No, non rubano il lavoro

«Il potenziale di crescita delle imprese con titolare straniero forse per troppo tempo è stato sottovalutato dai decisori pubblici», dice Claudio Cappellini, responsabile ufficio politiche Ue della Cna nazionale. «Oggi la politica, sia nazionale sia europea, è più attenta a far sì che, attraverso il lavoro, cittadini anche stranieri possano esprimersi ed essere parte di un processo di crescita sostenibile».

Anche perché no, non vengono a rubarci il lavoro: lo creano. «E anche questo è un aspetto potenziale fondamentale: un’impresa straniera su tre dà direttamente lavoro a una persona italiana», spiega Ricci a Domani. Le 650mila imprese con titolare straniero danno quindi lavoro a più di 200mila italiani. E poi c’è quello che viene chiamato indotto: «In maniera indiretta hanno poi creato anche la nascita di altre imprese e altri posti di lavoro, per un ordine di grandezza forse tre volte maggiore».

I settori e la distribuzione

I settori principali sono quelli dei servizi, il 70 per cento del totale delle imprese straniere in Italia: in testa il commercio (30 per cento). L’edilizia supera quota 20 per cento, «un grande boom, grazie anche all’arrivo di finanziamenti pubblici», dice Ricci.
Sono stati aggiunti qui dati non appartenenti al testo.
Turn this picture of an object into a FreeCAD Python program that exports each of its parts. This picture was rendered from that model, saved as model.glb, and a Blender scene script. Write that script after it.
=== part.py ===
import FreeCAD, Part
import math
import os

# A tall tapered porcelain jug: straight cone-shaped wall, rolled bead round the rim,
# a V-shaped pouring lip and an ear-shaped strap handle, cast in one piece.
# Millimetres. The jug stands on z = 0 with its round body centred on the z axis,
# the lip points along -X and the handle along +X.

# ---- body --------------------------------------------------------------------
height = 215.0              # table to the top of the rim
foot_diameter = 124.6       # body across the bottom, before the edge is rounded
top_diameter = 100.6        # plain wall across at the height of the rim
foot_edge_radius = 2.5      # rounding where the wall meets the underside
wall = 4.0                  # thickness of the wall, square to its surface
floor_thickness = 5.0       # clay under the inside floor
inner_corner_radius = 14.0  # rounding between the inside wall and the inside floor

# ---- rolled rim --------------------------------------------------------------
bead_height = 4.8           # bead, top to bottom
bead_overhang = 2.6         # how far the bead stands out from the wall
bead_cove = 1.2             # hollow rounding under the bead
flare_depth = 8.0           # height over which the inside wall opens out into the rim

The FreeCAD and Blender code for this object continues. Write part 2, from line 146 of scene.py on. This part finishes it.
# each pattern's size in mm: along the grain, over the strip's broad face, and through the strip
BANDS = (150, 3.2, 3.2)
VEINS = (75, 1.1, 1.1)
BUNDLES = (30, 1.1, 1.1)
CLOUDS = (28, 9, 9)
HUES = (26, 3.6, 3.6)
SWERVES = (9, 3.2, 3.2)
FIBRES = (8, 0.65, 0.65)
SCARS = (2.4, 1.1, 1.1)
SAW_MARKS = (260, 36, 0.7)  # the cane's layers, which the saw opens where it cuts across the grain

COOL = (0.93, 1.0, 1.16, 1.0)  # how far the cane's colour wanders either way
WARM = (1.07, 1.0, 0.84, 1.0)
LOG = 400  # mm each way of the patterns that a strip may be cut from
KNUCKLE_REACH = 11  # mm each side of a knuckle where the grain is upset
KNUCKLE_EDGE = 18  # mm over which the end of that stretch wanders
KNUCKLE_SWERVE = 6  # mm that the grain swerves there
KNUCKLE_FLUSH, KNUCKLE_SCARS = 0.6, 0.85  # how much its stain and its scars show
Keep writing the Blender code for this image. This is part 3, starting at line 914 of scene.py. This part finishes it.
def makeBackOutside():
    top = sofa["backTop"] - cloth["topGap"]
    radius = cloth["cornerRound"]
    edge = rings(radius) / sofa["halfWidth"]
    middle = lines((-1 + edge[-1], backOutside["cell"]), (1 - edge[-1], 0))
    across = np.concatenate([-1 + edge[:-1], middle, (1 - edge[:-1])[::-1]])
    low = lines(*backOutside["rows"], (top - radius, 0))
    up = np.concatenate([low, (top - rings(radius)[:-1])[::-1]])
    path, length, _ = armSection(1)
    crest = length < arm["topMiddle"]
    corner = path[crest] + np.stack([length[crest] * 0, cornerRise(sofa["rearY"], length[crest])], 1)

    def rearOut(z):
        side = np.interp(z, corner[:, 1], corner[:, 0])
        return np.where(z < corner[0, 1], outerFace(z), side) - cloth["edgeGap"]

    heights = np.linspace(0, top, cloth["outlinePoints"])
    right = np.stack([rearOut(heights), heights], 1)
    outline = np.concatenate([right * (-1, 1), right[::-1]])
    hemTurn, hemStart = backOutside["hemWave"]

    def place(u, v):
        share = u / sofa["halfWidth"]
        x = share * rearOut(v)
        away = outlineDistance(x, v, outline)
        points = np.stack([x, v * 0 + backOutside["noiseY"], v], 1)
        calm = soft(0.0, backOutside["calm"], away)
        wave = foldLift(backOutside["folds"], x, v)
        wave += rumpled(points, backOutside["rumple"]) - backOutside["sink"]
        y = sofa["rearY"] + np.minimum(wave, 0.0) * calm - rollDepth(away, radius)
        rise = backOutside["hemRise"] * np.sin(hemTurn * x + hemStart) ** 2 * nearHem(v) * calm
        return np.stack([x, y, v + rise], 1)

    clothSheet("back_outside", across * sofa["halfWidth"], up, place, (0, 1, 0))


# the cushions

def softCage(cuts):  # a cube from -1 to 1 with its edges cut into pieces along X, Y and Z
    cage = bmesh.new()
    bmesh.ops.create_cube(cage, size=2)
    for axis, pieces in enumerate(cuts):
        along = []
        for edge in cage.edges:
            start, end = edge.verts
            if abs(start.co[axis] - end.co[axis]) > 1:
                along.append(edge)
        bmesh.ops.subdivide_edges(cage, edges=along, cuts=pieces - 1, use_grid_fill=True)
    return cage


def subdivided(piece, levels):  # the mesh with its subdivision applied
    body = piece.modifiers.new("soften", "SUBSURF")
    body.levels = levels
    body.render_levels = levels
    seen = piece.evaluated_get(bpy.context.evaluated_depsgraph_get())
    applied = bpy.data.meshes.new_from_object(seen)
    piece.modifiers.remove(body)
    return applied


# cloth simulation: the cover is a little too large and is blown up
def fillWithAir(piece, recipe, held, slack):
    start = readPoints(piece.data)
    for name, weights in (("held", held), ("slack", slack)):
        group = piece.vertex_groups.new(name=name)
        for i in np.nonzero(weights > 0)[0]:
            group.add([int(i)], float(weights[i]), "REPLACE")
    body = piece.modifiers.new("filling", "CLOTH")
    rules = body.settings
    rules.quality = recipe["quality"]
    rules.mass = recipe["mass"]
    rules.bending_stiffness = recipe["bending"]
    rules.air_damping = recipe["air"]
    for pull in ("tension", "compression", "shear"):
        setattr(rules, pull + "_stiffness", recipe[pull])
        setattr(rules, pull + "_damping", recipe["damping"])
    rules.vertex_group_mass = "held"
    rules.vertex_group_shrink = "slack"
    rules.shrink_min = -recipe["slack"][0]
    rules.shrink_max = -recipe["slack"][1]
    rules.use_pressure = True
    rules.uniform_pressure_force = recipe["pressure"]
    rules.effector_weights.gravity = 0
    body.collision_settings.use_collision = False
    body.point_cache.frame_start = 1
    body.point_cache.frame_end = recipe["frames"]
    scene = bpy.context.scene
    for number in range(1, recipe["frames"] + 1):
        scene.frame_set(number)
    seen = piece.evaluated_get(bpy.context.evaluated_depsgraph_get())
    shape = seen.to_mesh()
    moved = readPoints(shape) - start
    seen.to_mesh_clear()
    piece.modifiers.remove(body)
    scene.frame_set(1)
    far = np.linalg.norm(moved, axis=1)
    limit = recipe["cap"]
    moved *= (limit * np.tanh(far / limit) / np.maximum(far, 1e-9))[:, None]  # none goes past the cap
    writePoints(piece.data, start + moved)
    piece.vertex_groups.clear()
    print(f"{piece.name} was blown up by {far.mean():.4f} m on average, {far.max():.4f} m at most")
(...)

L’82 per cento dei titolari di imprese immigrate è di origine non comunitaria. Il Marocco, 63mila persone, è in testa, seguito da Romania (53mila) e Cina (52mila). «Due terzi delle imprese di persone provenienti dal Marocco è di tipo commerciale», dice Ricci, e lo stesso avviene per i cittadini di origine bangladese, al quinto posto per presenza. Romeni e albanesi (circa 50mila), invece sono più dediti all’edilizia.
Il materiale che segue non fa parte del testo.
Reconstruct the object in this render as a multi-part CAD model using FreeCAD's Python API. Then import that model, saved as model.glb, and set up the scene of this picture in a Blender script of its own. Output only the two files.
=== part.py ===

La distribuzione di queste imprese in Italia «è uno specchio sia della presenza migrante sui territori che della stessa l’imprenditoria italiana», dice il vicepresidente di Idos: i due terzi si concentrano nell’Italia centro settentrionale. Ma queste imprese anche al Sud e nelle piccole comunità, mentre Lombardia e Lazio sono veri e propri “epicentri”, contando rispettivamente 124mila e 81mila realtà.

Gli ostacoli

I principali ostacoli sono gli stessi di tutta l’imprenditoria, ma all’ennesima potenza. «Gli aspetti giuridici, l’approccio con le normative e le regolamentazioni, diverse anche tra i vari stati europei», conclude Antonio Ricci.

E poi soprattutto i muri di carta, le difficoltà legate alla burocrazia: «status giuridico, permesso di soggiorno, visto». Insieme alla questione socio-culturale, a cominciare dall’aspetto linguistico e quella necessità di imparare bene l’italiano anche proprio «per affrontare la burocrazia e avere la meglio sui muri di carta». O per completare la formazione.

L’imprenditoria di origine migrante presenta «degli elementi di dinamismo che, nel ciclo economico che stiamo affrontando, meritano molta attenzione», chiosa Di Sciullo. Le donne immigrate emergono ormai «come una componente significativa e in crescita»: sono il 24,6 per cento del totale.

E poi c’è il dato anagrafico: il 75,8 per cento degli imprenditori immigrati ha meno di 50 anni. Per i colleghi e le colleghe italiane la percentuale scende al 55,4 per cento. Lungimiranza vorrebbe, conclude Ricci, investire “sul capitale umano di queste persone, perché hanno una forte volontà di riuscita”.